Hoje afirmamos que, além de confirmar nossa análise, ocorreram retrocessos
significativos em relação aos direitos humanos já reconhecidos. A Rio+20 repete
o falido roteiro de falsas soluções defendidas pelos mesmos atores que
provocaram a crise global. À medida que essa crise se aprofunda, mais as
corporações avançam contra os direitos dos povos, a democracia e a natureza,
sequestrando os bens comuns da humanidade para salvar o sistema economico-financeiro.
As
múltiplas vozes e forças que convergem em torno da Cúpula dos Povos denunciam a
verdadeira causa estrutural da crise global: o sistema capitalista associado ao
patriarcado, ao racismo e à homofobia.
As
corporações transnacionais continuam cometendo seus crimes com a sistemática
violação dos direitos dos povos e da natureza com total impunidade. Da mesma
forma, avançam seus interesses através da militarização, da criminalização dos
modos de vida dos povos e dos movimentos sociais promovendo a desterritorialização
no campo e na cidade.
Avança sobre os territórios e os ombros dos
trabalhadores/as do sul e do norte. Existe uma dívida ambiental histórica que
afeta majoritariamente os povos do sul do mundo que deve ser assumida pelos
países altamente industrializados que causaram a atual crise do planeta.
O
capitalismo também leva à perda do controle social, democrático e comunitario
sobre os recursos naturais e serviços estratégicos, que continuam sendo
privatizados, convertendo direitos em mercadorias e limitando o acesso dos
povos aos bens e serviços necessários à sobrevivencia.
A atual fase financeira do
capitalismo se expressa através da chamada economia verde e de velhos e novos
mecanismos, tais como o aprofundamento do endividamento público-privado, o
super-estímulo ao consumo, a apropriação e concentração das novas tecnologias, os
mercados de carbono e biodiversidade, a grilagem e estrangeirização de terras e
as parcerias público-privadas, entre outros.

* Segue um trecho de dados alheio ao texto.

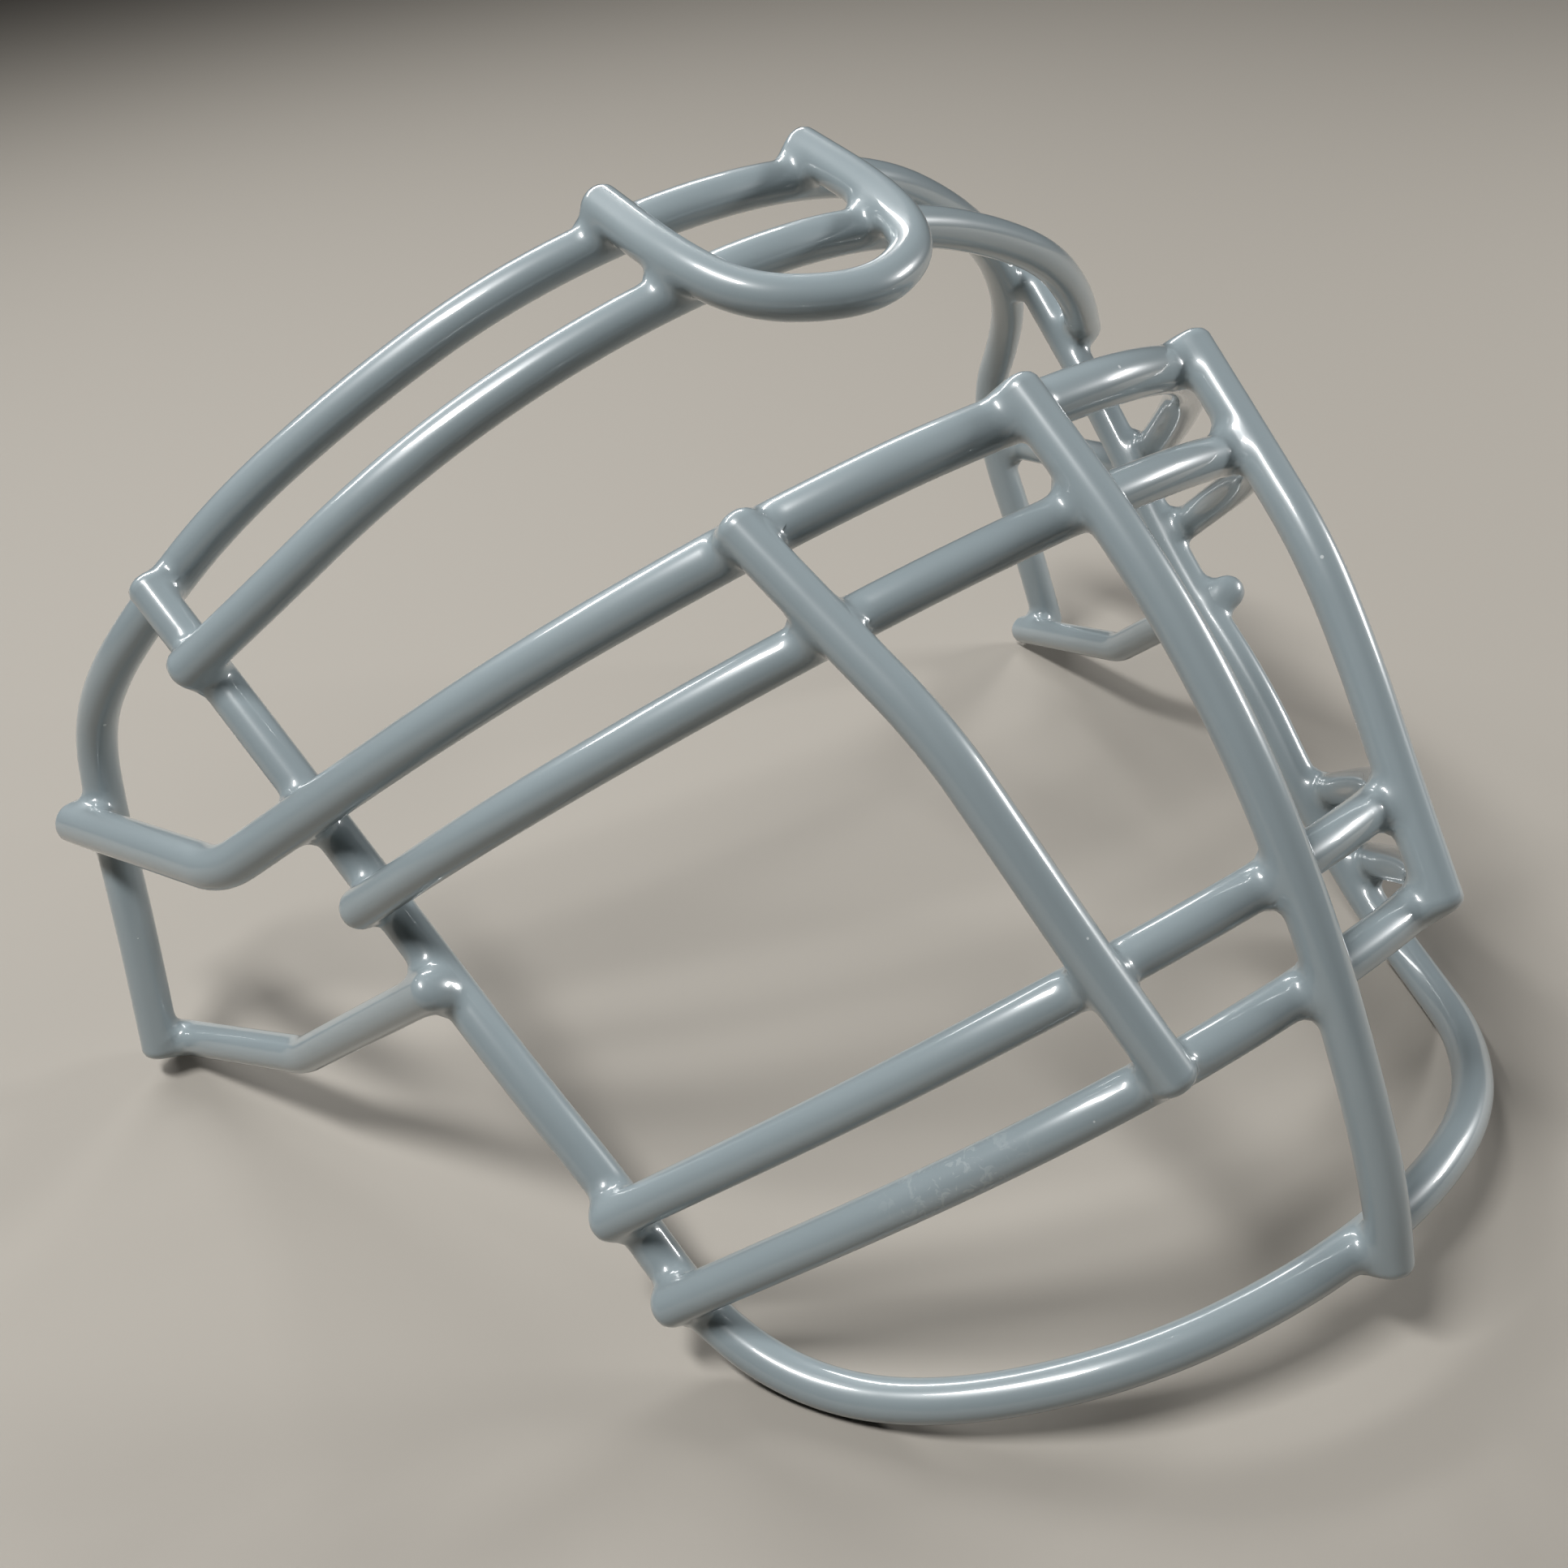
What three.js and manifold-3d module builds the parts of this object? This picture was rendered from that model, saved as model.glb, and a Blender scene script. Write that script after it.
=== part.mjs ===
// Wire face cage for a sports mask: thirteen bent steel rods, cross-welded where they meet
// and dipped in soft vinyl. Each rod is one solid and its vinyl coat is another, cut away
// where the next rod is welded on.
//
// Millimetres, +Z up. The cage lies as it rests on a table, on its chin and its ear ends,
// with its front towards -Y. X = 0 is its plane of symmetry, and the wearer's left is +X.

import * as THREE from 'three';
import { mergeVertices } from 'three/addons/utils/BufferGeometryUtils.js';
import Module from 'manifold-3d';

const wasm = await Module();
wasm.setup();

// ---- driving dimensions ----

const STEEL_RADIUS = 2.8; // 5.6 mm round rod
const BORE_GAP = 0.15; // between a rod and the bore of its coat
const WELD_GAP = 0.3; // between two solids where one is cut to let the other pass
const TIGHT_BEND = 20; // centreline radius of a bend made over a pin
const END_BEAD = 3; // vinyl beyond the end of a rod

// From the origin of the bend points to the middle of the cage's footprint on the table.
const FOOTPRINT = new THREE.Vector3(0, 1.86, -0.194);

// Vinyl thickness. The cage hangs brow down as the dip drains, so the brow builds most.
const EYE_BAR_VINYL = 1.2;
const BROW_VINYL = 0.9;
const FACE_VINYL = 0.7;

const SIDES = 8; // flats round a rod
const LONGEST_STEP = 45; // from one ring to the next along a gentle curve
const LARGEST_TURN = THREE.MathUtils.degToRad(27);
const DOME_RINGS = 2; // between a coat's full width and its rounded tip

// ---- the wires ----

// `half` runs from the middle of a wire to its +X end, and the other half is its mirror
// image. `run` is a whole wire. A wire sweeps smoothly past each point of its run, as a
// rolled rod does, and only the points in `pins` are tight bends. `over` names the wires
// that it is welded on top of.
const wires = [
  {
    name: 'forehead_hoop',
    vinyl: BROW_VINYL,
    over: ['left_jaw_wire', 'right_jaw_wire'],
    half: [
      [14, 45.5, 153], [41.5, 52, 146], [66.5, 61.5, 132.5], [87.5, 72, 117], [102, 82.5, 100],
      [110, 93.5, 85], [113, 103, 70], [115, 103, 53], [118, 97, 31.5], [122, 92, 4.5],
    ],
  },
  {
    name: 'brow_bar',
    vinyl: BROW_VINYL,
    over: ['chin_loop'],
    half: [
      [11.5, 26, 148], [34.5, 31, 142.5], [56, 37, 134], [75, 42, 124], [91, 50.5, 110.5],
      [105.5, 62.5, 96],
    ],
  },
  {
    name: 'crown_loop',
    vinyl: BROW_VINYL,
    over: ['forehead_hoop', 'brow_bar'],
    half: [[5.5, 5, 145.5], [17, 12.5, 147], [21.5, 25.5, 151], [21, 49.5, 157]],
  },
  {
    name: 'chin_loop',
    vinyl: FACE_VINYL,
    over: ['forehead_hoop'],
    half: [
      [13.5, -102.5, 17.5], [40, -94.5, 13.5], [62, -77.5, 6.5], [74.5, -59, 2.5],
      [81.5, -39.5, 7.5], [84, -21.5, 23], [88.5, -3, 40], [91.5, 21, 57], [97, 46, 81.5],
      [102.5, 78.5, 108],
    ],
  },
  {
    name: 'upper_eye_bar',
    vinyl: EYE_BAR_VINYL,
    over: ['forehead_hoop', 'chin_loop'],
    half: [
      [7.5, -27.5, 132.5], [24, -26.5, 131.5], [47.5, -17.5, 124], [77.5, 6, 104.5],
      [111, 51, 65], [121, 107, 53.5],
    ],
    pins: [4],
  },
  {
    name: 'lower_eye_bar',
    vinyl: FACE_VINYL,
    over: ['chin_loop'],
    half: [[19, -41, 121.5], [55.5, -28, 110], [85, -4.5, 89.5], [99, 26.5, 63]],
  },
  {
    name: 'upper_mouth_bar',
    vinyl: FACE_VINYL,
    over: ['chin_loop'],
    half: [[13, -80.5, 75], [38, -73.5, 69], [62, -54.5, 51], [89.5, -22.5, 22]],
  },
  {
    name: 'lower_mouth_bar',
    vinyl: FACE_VINYL,
    over: ['chin_loop'],
    half: [[11.5, -88.5, 59.5], [34.5, -85, 57], [58, -67.5, 40.5], [88, -35.5, 12]],
  },
  {
    name: 'centre_upright',
    vinyl: FACE_VINYL,
    over: ['upper_eye_bar', 'lower_eye_bar', 'upper_mouth_bar', 'lower_mouth_bar', 'chin_loop'],
    run: [
      [0, -27.5, 138.5], [0, -55.5, 117], [0, -75.5, 94], [0, -89.5, 69.5], [0, -98.8, 48],
      [0, -105.2, 29.5], [0, -107.9, 14.5],
    ],
  },
];

const sideUpright = [
  [47, -19, 130], [43, -38, 116.5], [39.5, -53.5, 105.5], [37, -65, 92], [33.5, -77, 76],
  [29.3, -91, 58.5],
];
const jawWire = [[118, 99, 3.5], [106, 52, 20.5], [94.5, 8.5, 55.5]];
const mirror = ([x, y, z]) => [-x, y, z];

for (const [side, place] of [['left', (run) => run], ['right', (run) => run.map(mirror)]]) {
  wires.push({
    name: `${side}_upright`,
    vinyl: FACE_VINYL,
    over: ['upper_eye_bar', 'lower_eye_bar', 'upper_mouth_bar', 'lower_mouth_bar'],
    run: place(sideUpright),
  });
  wires.push({
    name: `${side}_jaw_wire`,
    vinyl: FACE_VINYL,
    over: ['chin_loop'],
    run: place(jawWire),
    pins: [1],
  });
}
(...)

As alternativas estão em nossos povos, nossa história, nossos
costumes, conhecimentos, práticas e sistemas
produtivos, que devemos manter, revalorizar e ganhar escala como projeto
contra-hegemônico e transformador.
A defesa dos espaços públicos nas cidades, com gestão democrática e
participação popular, a economía cooperativa e solidária, a soberania
alimentar, um novo paradigma de produção, distribuição e consumo, a mudança da
matriz energética, são exemplos de
alternativas reais frente ao atual sistema agro-urbano-industrial.

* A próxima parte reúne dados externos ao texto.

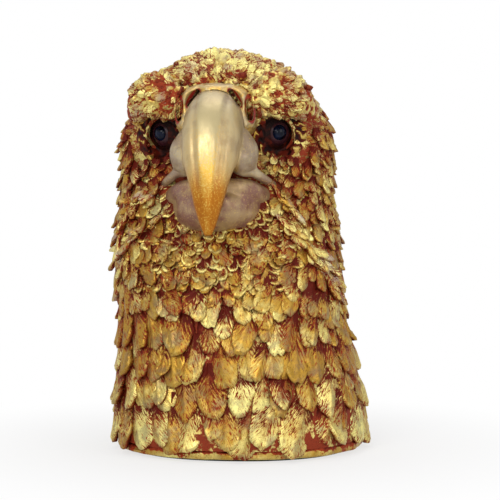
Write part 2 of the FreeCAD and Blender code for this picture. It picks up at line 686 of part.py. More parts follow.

A defesa dos bens comuns passa
pela garantia de uma série de direitos humanos e da natureza, pela
solidariedade e respeito às cosmovisões e crenças dos diferentes povos, como,
por exemplo, a defesa do “Bem Viver” como forma de existir em harmonia com a
natureza, o que pressupõe uma transição justa a ser construída com os
trabalhadores/as e povos. A construção da transição justa supõe a liberdade
de organização e o direito a contratação coletiva e políticas públicas que
garantam formas de empregos decentes.
Reafirmamos a urgência da
distribuição de riqueza e da renda, do combate ao racismo e ao etnocídio, da
garantia do direito a terra e território, do direito à cidade, ao meio ambiente
e à água, à educação, a cultura, a liberdade de expressão e democratização dos
meios de comunicação, e à saúde sexual e reprodutiva das mulheres.

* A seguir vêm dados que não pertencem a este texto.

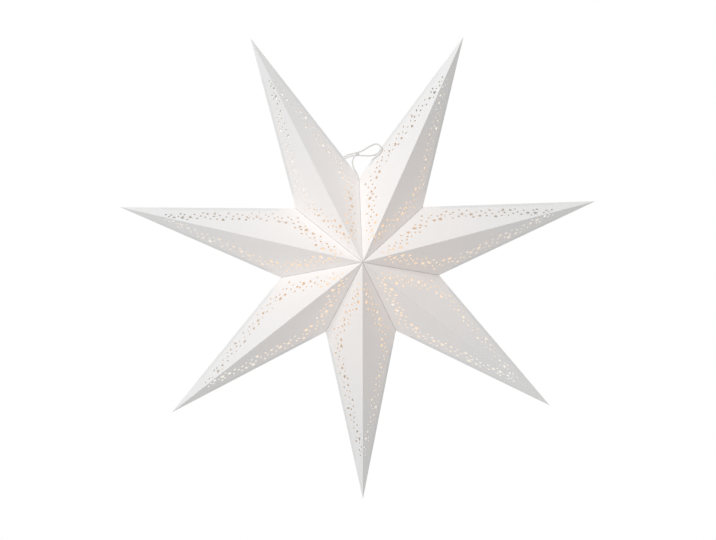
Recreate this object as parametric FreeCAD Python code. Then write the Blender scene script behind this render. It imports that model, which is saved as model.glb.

O fortalecimento de diversas
economias locais e dos direitos territoriais garantem a construção comunitária
de economias mais vibrantes. Estas economias locais proporcionam meios de vida
sustentáveis locais, a solidariedade comunitária, componentes vitais da
resiliência dos ecossistemas. A maior riqueza é a diversidade da natureza e sua
diversidade cultural associada e as que estão intimamente relacionadas.
Os povos querem determinar para que e para quem se
destinam os bens comuns e energéticos, além de assumir o controle popular e
democrático de sua produção. Um novo modelo enérgico está baseado em energias
renováveis descentralizadas e que garanta energia para a população e não para
corporações.
A transformação social exige convergências de ações, articulações e
agendas comuns a partir das resistências e proposições necessárias que estamos
disputando em todos os cantos do planeta. A Cúpula dos Povos na Rio+20 nos encoraja
para seguir em frente nas nossas lutas.
Rio de Janeiro, 15 a 22 de junho de 2012.